■ STORED DATA ■
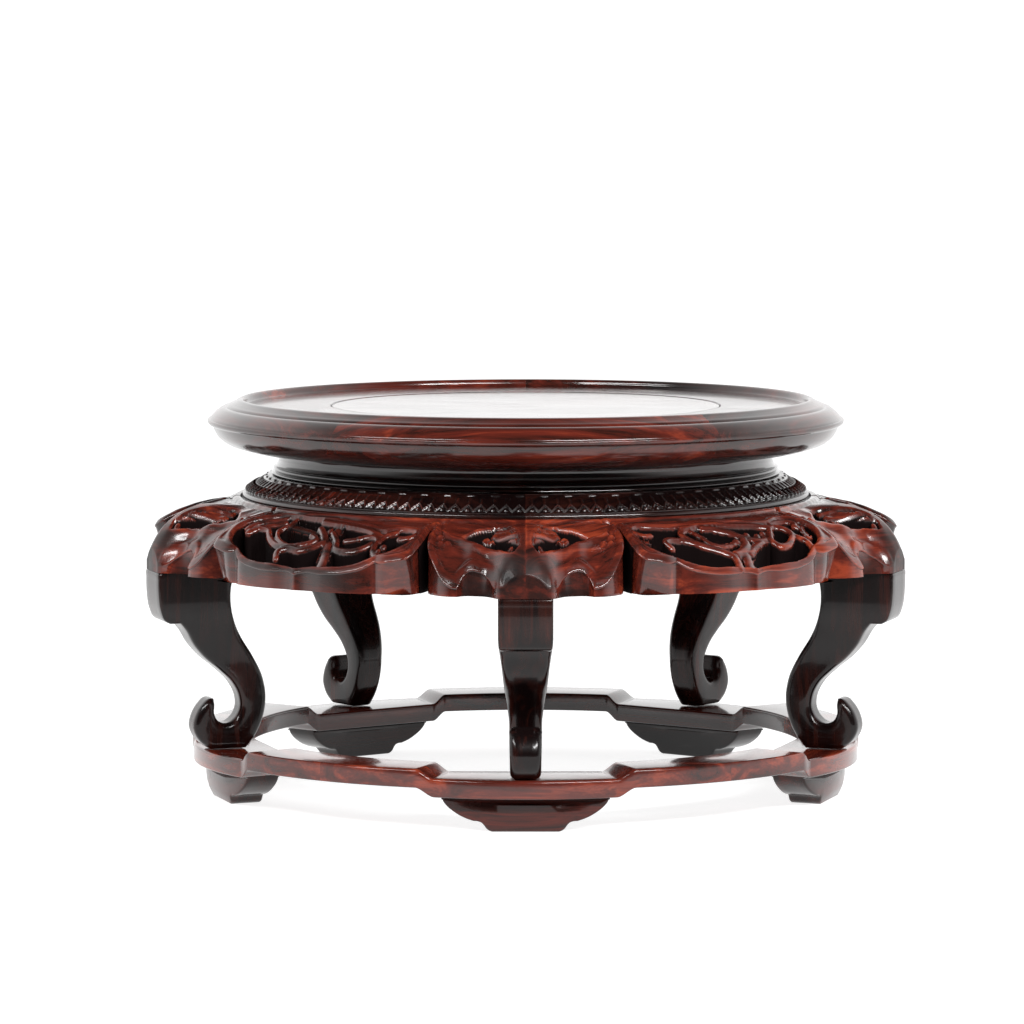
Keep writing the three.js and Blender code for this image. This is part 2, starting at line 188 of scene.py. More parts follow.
def edge_drop(distance, radius):
    """How far a rounded edge lies below its face, at a distance from the edge."""
    short = np.clip(radius - distance, 0, radius)
    return radius - np.sqrt(np.maximum(radius**2 - short**2, 0))


def eased_drop(distance, size):
    """A rounded edge that ends at 45 degrees, for a wall that goes on from there."""
    return size * np.clip(1 - distance / (2 * size), 0, 1) ** 2


# Meshes

def add_piece(name, node, slot, points, faces, azimuth, material, sharp=38, painted_shade=None):
    """A piece at its azimuth that stands for a CAD node and moves with the stand.

    The last argument is each point's share of painted shade, from 0 to 1, highest deep in the carving.
    """
    p = np.asarray(points, float) * MM
    a = math.radians(azimuth)
    x = p[:, 0] * math.cos(a) - p[:, 1] * math.sin(a)
    y = p[:, 0] * math.sin(a) + p[:, 1] * math.cos(a)
    mesh = bpy.data.meshes.new(name)
    mesh.from_pydata(np.column_stack([x, y, p[:, 2]]).tolist(), [], faces)
    if painted_shade is not None:
        # Painted shade for each point, read by the carved wood's material
        attribute = mesh.attributes.new("painted_shade", "FLOAT", "POINT")
        attribute.data.foreach_set("value", np.asarray(painted_shade, float))
    work = bmesh.new()
    work.from_mesh(mesh)
    bmesh.ops.remove_doubles(work, verts=work.verts, dist=1e-6)
    bmesh.ops.recalc_face_normals(work, faces=work.faces)
    work.to_mesh(mesh)
    work.free()
    mesh.shade_smooth()
    mesh.set_sharp_from_angle(angle=math.radians(sharp))
    mesh.materials.append(material)
    piece = bpy.data.objects.new(name, mesh)
    bpy.context.scene.collection.objects.link(piece)
    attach(piece, "root")
    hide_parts(node)


def ring_faces(rings, count):
    """Quads between closed rings of count points, which follow each other in the list of points."""
    faces = []
    for i in range(rings - 1):
        for j in range(count):
            here = i * count + j
            after = i * count + (j + 1) % count
            faces.append((here, after, after + count, here + count))
    return faces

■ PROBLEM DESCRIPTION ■
Output the listing above word for word.

■ IN RESPONSE ■
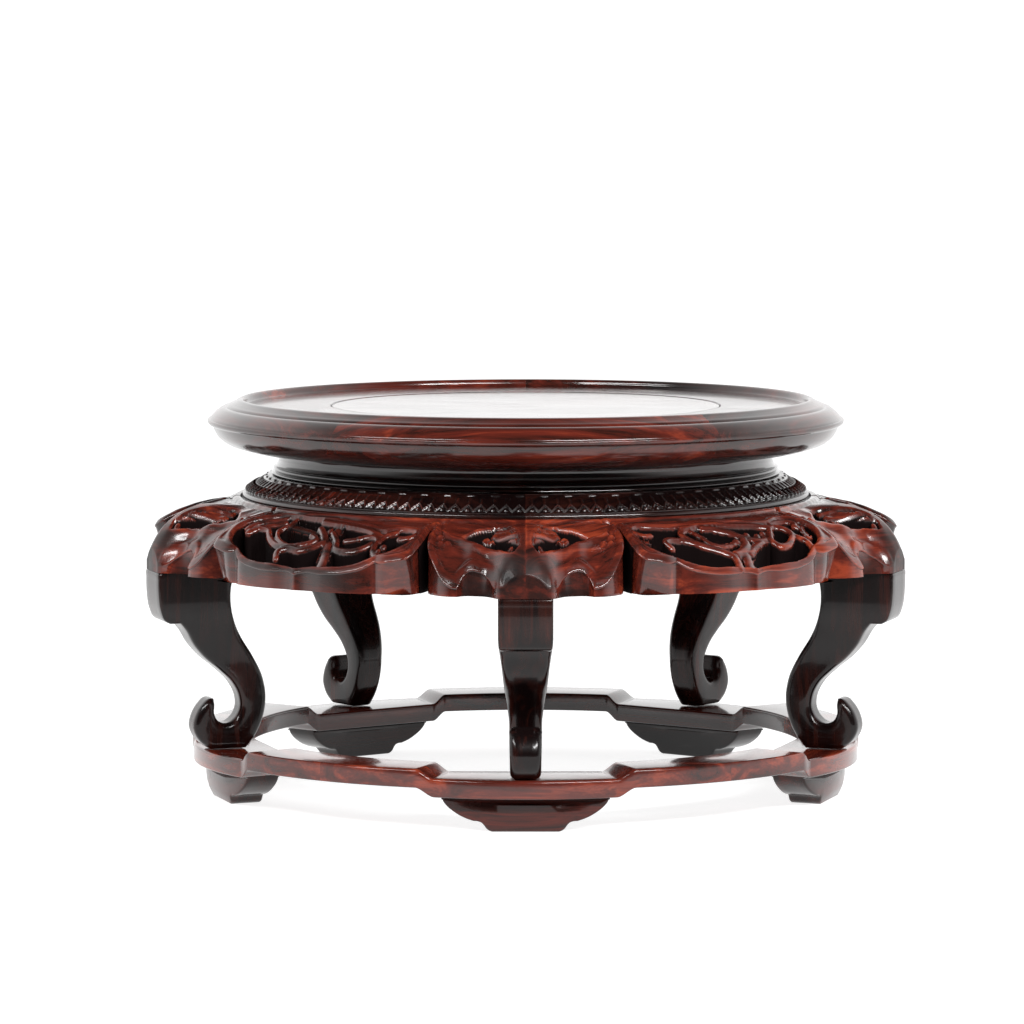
Keep writing the three.js and Blender code for this image. This is part 2, starting at line 188 of scene.py. More parts follow.
def edge_drop(distance, radius):
    """How far a rounded edge lies below its face, at a distance from the edge."""
    short = np.clip(radius - distance, 0, radius)
    return radius - np.sqrt(np.maximum(radius**2 - short**2, 0))


def eased_drop(distance, size):
    """A rounded edge that ends at 45 degrees, for a wall that goes on from there."""
    return size * np.clip(1 - distance / (2 * size), 0, 1) ** 2


# Meshes

def add_piece(name, node, slot, points, faces, azimuth, material, sharp=38, painted_shade=None):
    """A piece at its azimuth that stands for a CAD node and moves with the stand.

    The last argument is each point's share of painted shade, from 0 to 1, highest deep in the carving.
    """
    p = np.asarray(points, float) * MM
    a = math.radians(azimuth)
    x = p[:, 0] * math.cos(a) - p[:, 1] * math.sin(a)
    y = p[:, 0] * math.sin(a) + p[:, 1] * math.cos(a)
    mesh = bpy.data.meshes.new(name)
    mesh.from_pydata(np.column_stack([x, y, p[:, 2]]).tolist(), [], faces)
    if painted_shade is not None:
        # Painted shade for each point, read by the carved wood's material
        attribute = mesh.attributes.new("painted_shade", "FLOAT", "POINT")
        attribute.data.foreach_set("value", np.asarray(painted_shade, float))
    work = bmesh.new()
    work.from_mesh(mesh)
    bmesh.ops.remove_doubles(work, verts=work.verts, dist=1e-6)
    bmesh.ops.recalc_face_normals(work, faces=work.faces)
    work.to_mesh(mesh)
    work.free()
    mesh.shade_smooth()
    mesh.set_sharp_from_angle(angle=math.radians(sharp))
    mesh.materials.append(material)
    piece = bpy.data.objects.new(name, mesh)
    bpy.context.scene.collection.objects.link(piece)
    attach(piece, "root")
    hide_parts(node)


def ring_faces(rings, count):
    """Quads between closed rings of count points, which follow each other in the list of points."""
    faces = []
    for i in range(rings - 1):
        for j in range(count):
            here = i * count + j
            after = i * count + (j + 1) % count
            faces.append((here, after, after + count, here + count))
    return faces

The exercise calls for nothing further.